## EXERCISE
The listing below is to be output in its exact form.

═══ DATASET EXTRACT

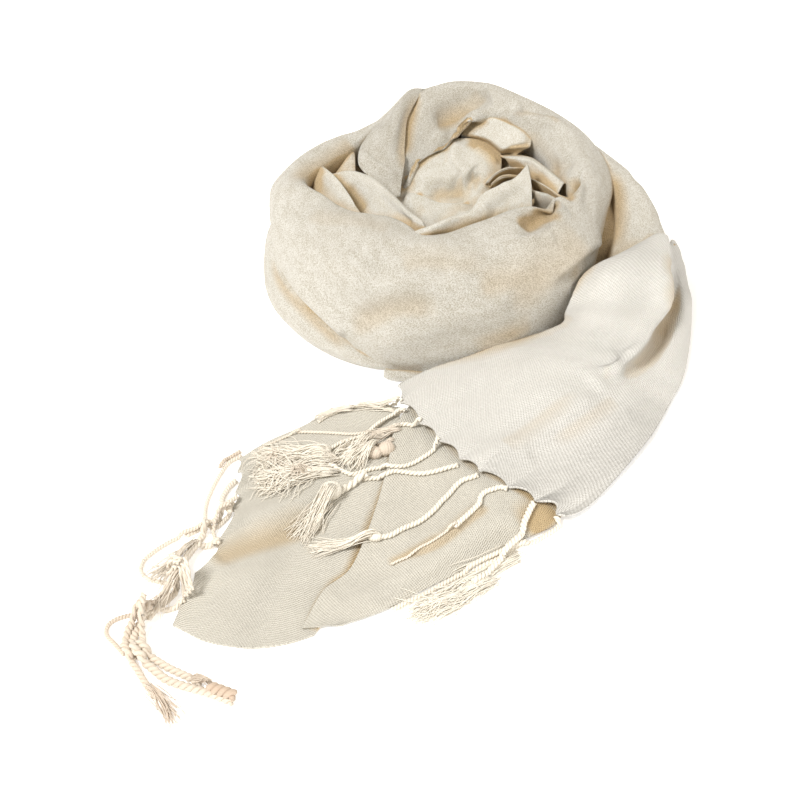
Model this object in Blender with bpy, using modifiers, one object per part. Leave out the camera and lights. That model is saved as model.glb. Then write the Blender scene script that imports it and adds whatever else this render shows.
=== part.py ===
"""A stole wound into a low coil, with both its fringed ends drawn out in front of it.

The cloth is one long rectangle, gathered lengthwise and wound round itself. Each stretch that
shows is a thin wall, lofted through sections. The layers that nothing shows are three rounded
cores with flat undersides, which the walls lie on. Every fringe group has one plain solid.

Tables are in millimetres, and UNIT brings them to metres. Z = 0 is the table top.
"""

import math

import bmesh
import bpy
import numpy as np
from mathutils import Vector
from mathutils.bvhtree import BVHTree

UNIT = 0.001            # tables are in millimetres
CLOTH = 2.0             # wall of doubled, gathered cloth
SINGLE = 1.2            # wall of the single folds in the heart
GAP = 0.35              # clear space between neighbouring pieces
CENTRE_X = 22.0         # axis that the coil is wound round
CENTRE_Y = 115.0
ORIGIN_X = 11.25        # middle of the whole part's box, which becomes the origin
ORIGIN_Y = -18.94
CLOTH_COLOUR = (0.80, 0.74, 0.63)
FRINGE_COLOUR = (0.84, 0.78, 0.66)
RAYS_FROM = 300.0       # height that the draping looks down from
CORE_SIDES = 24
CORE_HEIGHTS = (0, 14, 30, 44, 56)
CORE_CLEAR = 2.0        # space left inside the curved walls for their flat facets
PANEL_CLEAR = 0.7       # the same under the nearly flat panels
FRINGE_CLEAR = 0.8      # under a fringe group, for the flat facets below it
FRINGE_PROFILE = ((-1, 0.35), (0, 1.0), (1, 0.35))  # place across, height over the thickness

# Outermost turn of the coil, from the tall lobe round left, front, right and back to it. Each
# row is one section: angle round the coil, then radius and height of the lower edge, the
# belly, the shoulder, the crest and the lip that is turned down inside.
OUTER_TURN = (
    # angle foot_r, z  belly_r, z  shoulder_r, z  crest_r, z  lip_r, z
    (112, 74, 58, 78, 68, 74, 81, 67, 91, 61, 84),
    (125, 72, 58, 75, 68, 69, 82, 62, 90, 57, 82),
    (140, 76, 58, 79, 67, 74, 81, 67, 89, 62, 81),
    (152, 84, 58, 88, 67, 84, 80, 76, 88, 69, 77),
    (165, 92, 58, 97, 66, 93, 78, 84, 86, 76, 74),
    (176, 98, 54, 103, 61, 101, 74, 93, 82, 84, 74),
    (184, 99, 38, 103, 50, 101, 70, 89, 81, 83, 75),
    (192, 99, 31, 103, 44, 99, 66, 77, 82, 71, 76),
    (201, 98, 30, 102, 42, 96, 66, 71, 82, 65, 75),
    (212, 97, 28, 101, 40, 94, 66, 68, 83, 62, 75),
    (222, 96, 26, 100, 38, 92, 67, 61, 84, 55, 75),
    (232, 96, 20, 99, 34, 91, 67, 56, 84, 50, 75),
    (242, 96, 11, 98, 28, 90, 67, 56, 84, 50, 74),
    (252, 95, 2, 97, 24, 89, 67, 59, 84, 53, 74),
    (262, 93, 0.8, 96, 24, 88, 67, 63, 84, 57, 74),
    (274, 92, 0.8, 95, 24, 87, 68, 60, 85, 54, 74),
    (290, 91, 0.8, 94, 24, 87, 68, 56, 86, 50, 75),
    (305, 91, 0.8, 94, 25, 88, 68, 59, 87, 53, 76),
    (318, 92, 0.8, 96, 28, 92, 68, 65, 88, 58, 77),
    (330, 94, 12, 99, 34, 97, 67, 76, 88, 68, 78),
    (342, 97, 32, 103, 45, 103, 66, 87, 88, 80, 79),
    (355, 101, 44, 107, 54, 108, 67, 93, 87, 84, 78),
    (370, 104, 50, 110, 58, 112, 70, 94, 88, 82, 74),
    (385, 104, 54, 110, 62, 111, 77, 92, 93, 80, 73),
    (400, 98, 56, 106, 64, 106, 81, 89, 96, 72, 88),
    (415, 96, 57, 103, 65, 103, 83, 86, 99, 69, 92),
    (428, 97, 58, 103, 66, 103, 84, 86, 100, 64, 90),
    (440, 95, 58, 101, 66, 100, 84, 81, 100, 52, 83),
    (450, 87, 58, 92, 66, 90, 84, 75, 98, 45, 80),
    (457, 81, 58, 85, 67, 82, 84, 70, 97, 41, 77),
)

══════

## SOLUTION BELOW
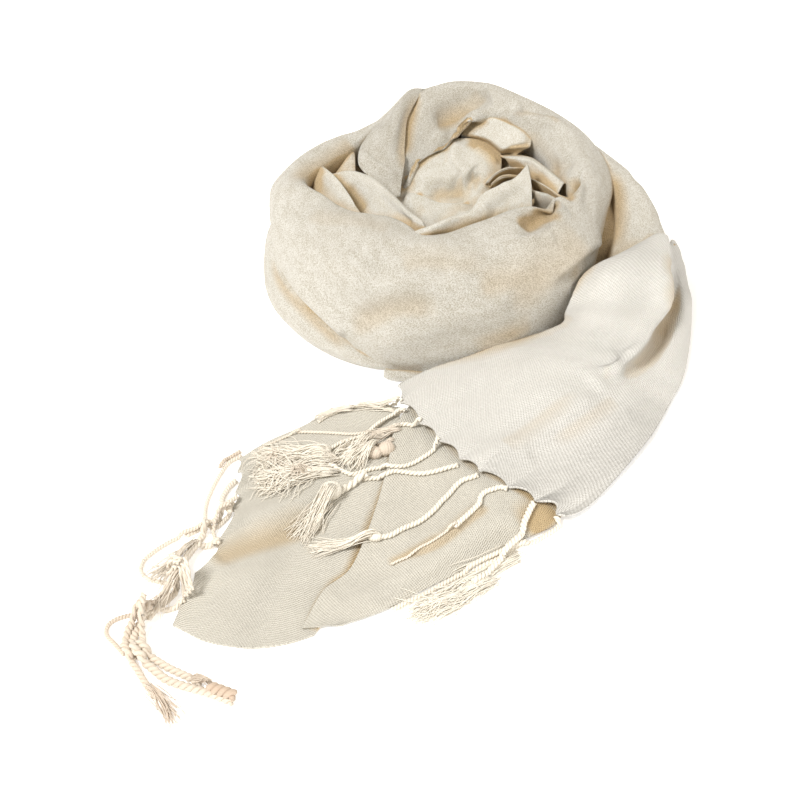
Model this object in Blender with bpy, using modifiers, one object per part. Leave out the camera and lights. That model is saved as model.glb. Then write the Blender scene script that imports it and adds whatever else this render shows.
=== part.py ===
"""A stole wound into a low coil, with both its fringed ends drawn out in front of it.

The cloth is one long rectangle, gathered lengthwise and wound round itself. Each stretch that
shows is a thin wall, lofted through sections. The layers that nothing shows are three rounded
cores with flat undersides, which the walls lie on. Every fringe group has one plain solid.

Tables are in millimetres, and UNIT brings them to metres. Z = 0 is the table top.
"""

import math

import bmesh
import bpy
import numpy as np
from mathutils import Vector
from mathutils.bvhtree import BVHTree

UNIT = 0.001            # tables are in millimetres
CLOTH = 2.0             # wall of doubled, gathered cloth
SINGLE = 1.2            # wall of the single folds in the heart
GAP = 0.35              # clear space between neighbouring pieces
CENTRE_X = 22.0         # axis that the coil is wound round
CENTRE_Y = 115.0
ORIGIN_X = 11.25        # middle of the whole part's box, which becomes the origin
ORIGIN_Y = -18.94
CLOTH_COLOUR = (0.80, 0.74, 0.63)
FRINGE_COLOUR = (0.84, 0.78, 0.66)
RAYS_FROM = 300.0       # height that the draping looks down from
CORE_SIDES = 24
CORE_HEIGHTS = (0, 14, 30, 44, 56)
CORE_CLEAR = 2.0        # space left inside the curved walls for their flat facets
PANEL_CLEAR = 0.7       # the same under the nearly flat panels
FRINGE_CLEAR = 0.8      # under a fringe group, for the flat facets below it
FRINGE_PROFILE = ((-1, 0.35), (0, 1.0), (1, 0.35))  # place across, height over the thickness

# Outermost turn of the coil, from the tall lobe round left, front, right and back to it. Each
# row is one section: angle round the coil, then radius and height of the lower edge, the
# belly, the shoulder, the crest and the lip that is turned down inside.
OUTER_TURN = (
    # angle foot_r, z  belly_r, z  shoulder_r, z  crest_r, z  lip_r, z
    (112, 74, 58, 78, 68, 74, 81, 67, 91, 61, 84),
    (125, 72, 58, 75, 68, 69, 82, 62, 90, 57, 82),
    (140, 76, 58, 79, 67, 74, 81, 67, 89, 62, 81),
    (152, 84, 58, 88, 67, 84, 80, 76, 88, 69, 77),
    (165, 92, 58, 97, 66, 93, 78, 84, 86, 76, 74),
    (176, 98, 54, 103, 61, 101, 74, 93, 82, 84, 74),
    (184, 99, 38, 103, 50, 101, 70, 89, 81, 83, 75),
    (192, 99, 31, 103, 44, 99, 66, 77, 82, 71, 76),
    (201, 98, 30, 102, 42, 96, 66, 71, 82, 65, 75),
    (212, 97, 28, 101, 40, 94, 66, 68, 83, 62, 75),
    (222, 96, 26, 100, 38, 92, 67, 61, 84, 55, 75),
    (232, 96, 20, 99, 34, 91, 67, 56, 84, 50, 75),
    (242, 96, 11, 98, 28, 90, 67, 56, 84, 50, 74),
    (252, 95, 2, 97, 24, 89, 67, 59, 84, 53, 74),
    (262, 93, 0.8, 96, 24, 88, 67, 63, 84, 57, 74),
    (274, 92, 0.8, 95, 24, 87, 68, 60, 85, 54, 74),
    (290, 91, 0.8, 94, 24, 87, 68, 56, 86, 50, 75),
    (305, 91, 0.8, 94, 25, 88, 68, 59, 87, 53, 76),
    (318, 92, 0.8, 96, 28, 92, 68, 65, 88, 58, 77),
    (330, 94, 12, 99, 34, 97, 67, 76, 88, 68, 78),
    (342, 97, 32, 103, 45, 103, 66, 87, 88, 80, 79),
    (355, 101, 44, 107, 54, 108, 67, 93, 87, 84, 78),
    (370, 104, 50, 110, 58, 112, 70, 94, 88, 82, 74),
    (385, 104, 54, 110, 62, 111, 77, 92, 93, 80, 73),
    (400, 98, 56, 106, 64, 106, 81, 89, 96, 72, 88),
    (415, 96, 57, 103, 65, 103, 83, 86, 99, 69, 92),
    (428, 97, 58, 103, 66, 103, 84, 86, 100, 64, 90),
    (440, 95, 58, 101, 66, 100, 84, 81, 100, 52, 83),
    (450, 87, 58, 92, 66, 90, 84, 75, 98, 45, 80),
    (457, 81, 58, 85, 67, 82, 84, 70, 97, 41, 77),
)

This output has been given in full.